- **Written task**
Can you return the records below exactly as they stand, but only from the first line through the one with "piece.data.materials.append(material)"?

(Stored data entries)

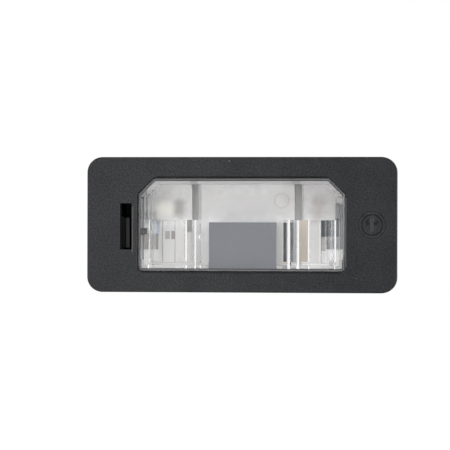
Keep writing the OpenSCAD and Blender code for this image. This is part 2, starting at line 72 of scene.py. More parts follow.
# Rear housing
# One injection moulding in black glass-filled plastic. It carries the latch
# arm, the hook, the ribs and the plug socket, and is welded to the face.
SPECKLE_TO_GRAIN = 0.55
DUST_OUTLINE_SCALE = 2600.0
DUST_OUTLINE_DEPTH = 0.06
EDGE_STARTS = 0.995
EDGE_FULL = 0.88
DUST_GREY = (0.16, 0.16, 0.165)
SPECKLE_CONTRAST = (0.3, 0.7)
TONE_CONTRAST = (0.35, 0.65)


def add_node(tree, kind, **values):
    """A new node with its settings and the values of its input sockets."""
    made = tree.nodes.new("ShaderNode" + kind)
    for name, value in values.items():
        if hasattr(made, name):
            setattr(made, name, value)
        else:
            made.inputs[name.replace("_", " ")].default_value = value
    return made


def wire(tree, source, target):
    """Links an output to an input. Each is a (node, socket) pair."""
    tree.links.new(source[0].outputs[source[1]], target[0].inputs[target[1]])


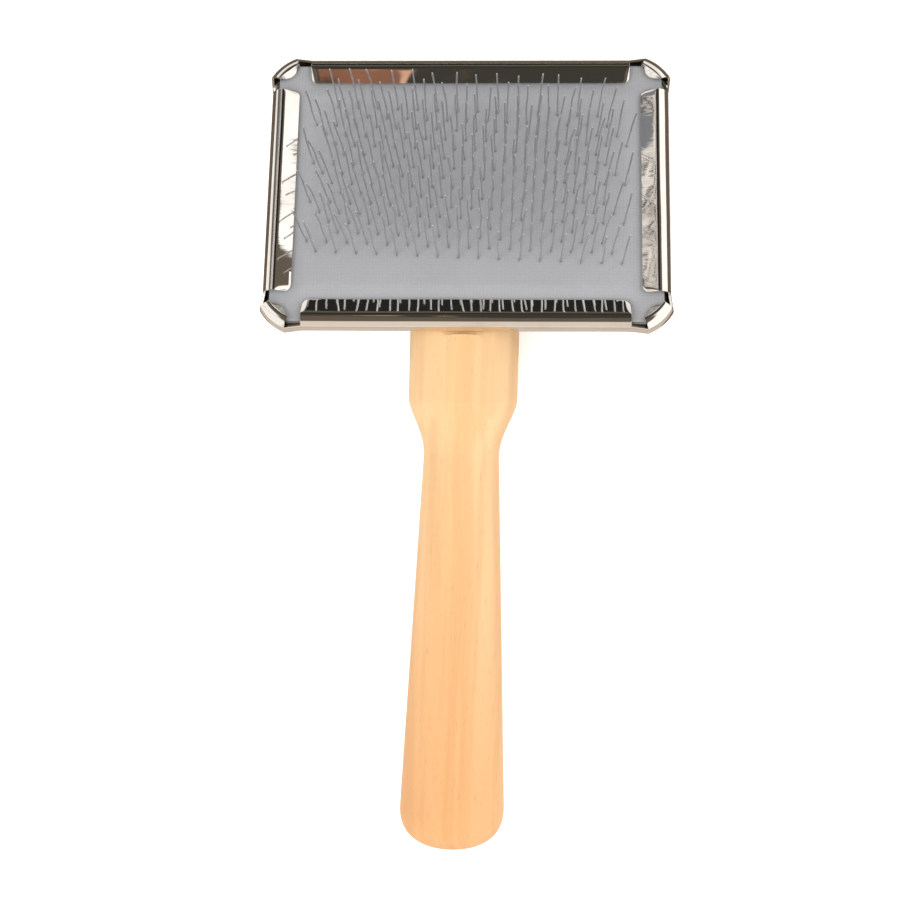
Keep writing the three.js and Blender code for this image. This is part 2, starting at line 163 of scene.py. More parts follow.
def finish_piece(piece, material):
    piece.data.materials.append(material)


def smoothstep(low, high, value):
    share = np.clip((value - low) / (high - low), 0, 1)
    return share * share * (3 - 2 * share)


# ---------------------------------------------------------------- materials


# Linear red, green, blue and alpha.
NICKEL = (0.7, 0.66, 0.61, 1)
SMUDGED_NICKEL = (0.62, 0.58, 0.53, 1)
RUBBER_DARK = (0.262, 0.265, 0.272, 1)
RUBBER_PALE = (0.298, 0.301, 0.308, 1)
RUBBER_GRAIN = (0.23, 0.235, 0.25, 1)
RUBBER_WEAVE = (0.45, 0.46, 0.48, 1)
WIRE_DARK = (0.6, 0.605, 0.62, 1)
WIRE_PALE = (0.74, 0.74, 0.75, 1)
BEECH_DARK = (0.7, 0.42, 0.215, 1)
BEECH_PALE = (0.74, 0.47, 0.255, 1)
BEECH_RING = (0.62, 0.34, 0.155, 1)
BEECH_FLECK = (0.5, 0.255, 0.11, 1)
BEECH_PORE = (0.45, 0.23, 0.1, 1)
VARNISH_AT_BUTT = (0.82, 0.73, 0.61, 1)
VARNISH_AT_TRAY = (0.89, 0.95, 0.94, 1)
CLOTH_DARK = (0.5, 0.46, 0.38, 1)
CLOTH_PALE = (0.68, 0.64, 0.55, 1)
ZINC_STAIN = (0.62, 0.52, 0.24, 1)
ZINC = (0.72, 0.66, 0.46, 1)


class Nodes:
    """Adds nodes to a tree: each input is a number, a colour or another node's output."""

    def __init__(self, tree):
        self.tree = tree
        self.tree.nodes.clear()

    def add(self, kind, inputs=None, **settings):
        node = self.tree.nodes.new(kind)
        for key, value in settings.items():
            setattr(node, key, value)
        for key, value in (inputs or {}).items():
            if isinstance(value, bpy.types.NodeSocket):
                self.tree.links.new(value, node.inputs[key])
            else:
                node.inputs[key].default_value = value
        return node

    def math(self, operation, *values):
        return self.add(
            "ShaderNodeMath", dict(enumerate(values)), operation=operation
        ).outputs[0]

    def smooth(self, value, low, high, to_low=0.0, to_high=1.0):
        node = self.add(
            "ShaderNodeMapRange",
            {
                "Value": value,
                "From Min": low,
                "From Max": high,
                "To Min": to_low,
                "To Max": to_high,
            },
            interpolation_type="SMOOTHSTEP",
        )
        return node.outputs["Result"]

    def between(self, value, low, high, soft):
        rise = self.smooth(value, low - soft, low + soft)
        fall = self.smooth(value, high - soft, high + soft, 1.0, 0.0)
        return self.math("MULTIPLY", rise, fall)

    def mix(self, share, a, b, blend="MIX"):
        node = self.add("ShaderNodeMix", data_type="RGBA", blend_type=blend)
        for index, value in ((0, share), (6, a), (7, b)):
            if isinstance(value, bpy.types.NodeSocket):
                self.tree.links.new(value, node.inputs[index])
            else:
                node.inputs[index].default_value = value
        return node.outputs[2]

    def noise(self, vector, scale, detail=3.0, roughness=0.5, distortion=0.0):
        node = self.add(
            "ShaderNodeTexNoise",
            {
                "Vector": vector,
                "Scale": scale,
                "Detail": detail,
                "Roughness": roughness,
                "Distortion": distortion,
            },
        )
        return node.outputs["Fac"]

    def weave(self, vector, **wave):
        """Bands of waves across and along, multiplied."""
        bands = [
            self.add(
                "ShaderNodeTexWave", {"Vector": vector, **wave}, bands_direction=way
            ).outputs["Fac"]
            for way in "XY"
        ]
        return self.math("MULTIPLY", *bands)

    def stretched(self, vector, x, y, z):
        return self.add(
            "ShaderNodeMapping", {"Vector": vector, "Scale": (x, y, z)}
        ).outputs["Vector"]

    def bump(self, height, strength, distance, normal=None):
        inputs = {"Height": height, "Strength": strength, "Distance": distance}
        if normal is not None:
            inputs["Normal"] = normal
        return self.add("ShaderNodeBump", inputs).outputs["Normal"]


def new_material(name):
    """A material, its nodes, its principled shader and the place within the piece."""
    material = bpy.data.materials.new(name)
    material.use_nodes = True
    nodes = Nodes(material.node_tree)
    shader = nodes.add("ShaderNodeBsdfPrincipled")
    nodes.add("ShaderNodeOutputMaterial", {"Surface": shader.outputs["BSDF"]})
    place = nodes.add("ShaderNodeTexCoord").outputs["Object"]
    return material, nodes, shader, place


def connect(nodes, value, shader, name):
    if isinstance(value, bpy.types.NodeSocket):
        nodes.tree.links.new(value, shader.inputs[name])
    else:
        shader.inputs[name].default_value = value


def grey(value):
    return (value, value, value, 1)


def tray_material():
    material, nodes, shader, place = new_material("nickel_steel")
    smudge = nodes.noise(place, scale=70, detail=4, roughness=0.6)
    wipe = nodes.noise(nodes.stretched(place, 60, 900, 60), scale=1, detail=2)
    tint = nodes.mix(nodes.smooth(smudge, 0.45, 0.75), NICKEL, SMUDGED_NICKEL)
    connect(nodes, tint, shader, "Base Color")
    connect(nodes, 1.0, shader, "Metallic")
    rough = nodes.math(
        "ADD",
        nodes.smooth(smudge, 0.5, 0.8, 0.02, 0.06),
        nodes.math("MULTIPLY", wipe, 0.03),
    )
    connect(nodes, rough, shader, "Roughness")
    wave = nodes.bump(nodes.noise(place, scale=45, detail=1), strength=0.25, distance=0.0012)
    connect(nodes, nodes.bump(wipe, strength=0.05, distance=0.0001, normal=wave), shader, "Normal")
    return material


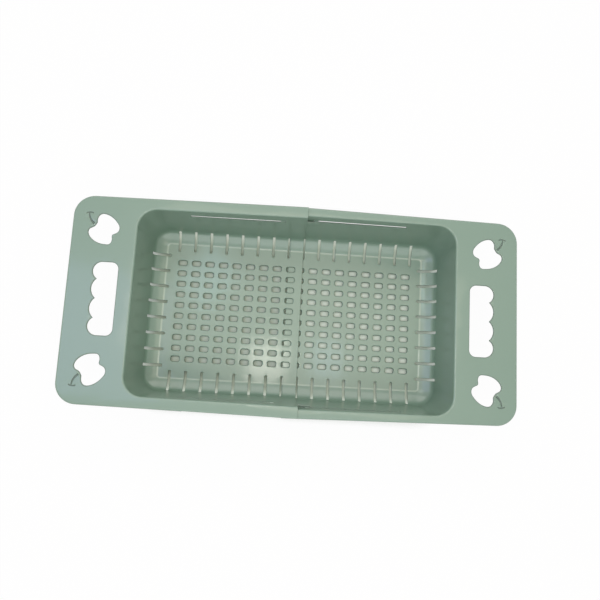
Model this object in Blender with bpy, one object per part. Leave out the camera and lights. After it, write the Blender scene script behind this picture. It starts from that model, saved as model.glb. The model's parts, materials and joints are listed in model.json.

- **Exercise answer**
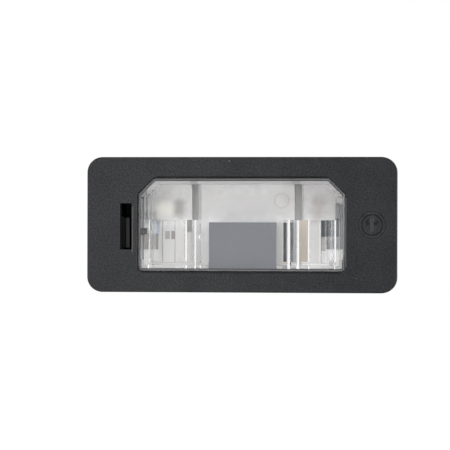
Keep writing the OpenSCAD and Blender code for this image. This is part 2, starting at line 72 of scene.py. More parts follow.
# Rear housing
# One injection moulding in black glass-filled plastic. It carries the latch
# arm, the hook, the ribs and the plug socket, and is welded to the face.
SPECKLE_TO_GRAIN = 0.55
DUST_OUTLINE_SCALE = 2600.0
DUST_OUTLINE_DEPTH = 0.06
EDGE_STARTS = 0.995
EDGE_FULL = 0.88
DUST_GREY = (0.16, 0.16, 0.165)
SPECKLE_CONTRAST = (0.3, 0.7)
TONE_CONTRAST = (0.35, 0.65)


def add_node(tree, kind, **values):
    """A new node with its settings and the values of its input sockets."""
    made = tree.nodes.new("ShaderNode" + kind)
    for name, value in values.items():
        if hasattr(made, name):
            setattr(made, name, value)
        else:
            made.inputs[name.replace("_", " ")].default_value = value
    return made


def wire(tree, source, target):
    """Links an output to an input. Each is a (node, socket) pair."""
    tree.links.new(source[0].outputs[source[1]], target[0].inputs[target[1]])


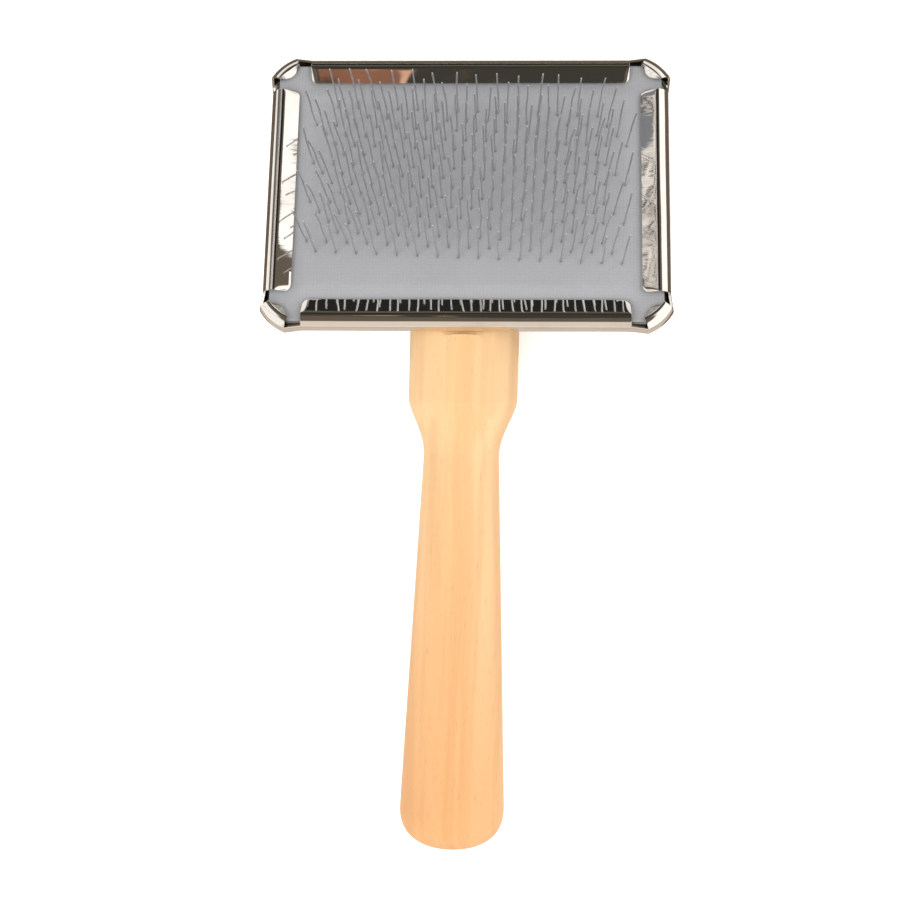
Keep writing the three.js and Blender code for this image. This is part 2, starting at line 163 of scene.py. More parts follow.
def finish_piece(piece, material):
    piece.data.materials.append(material)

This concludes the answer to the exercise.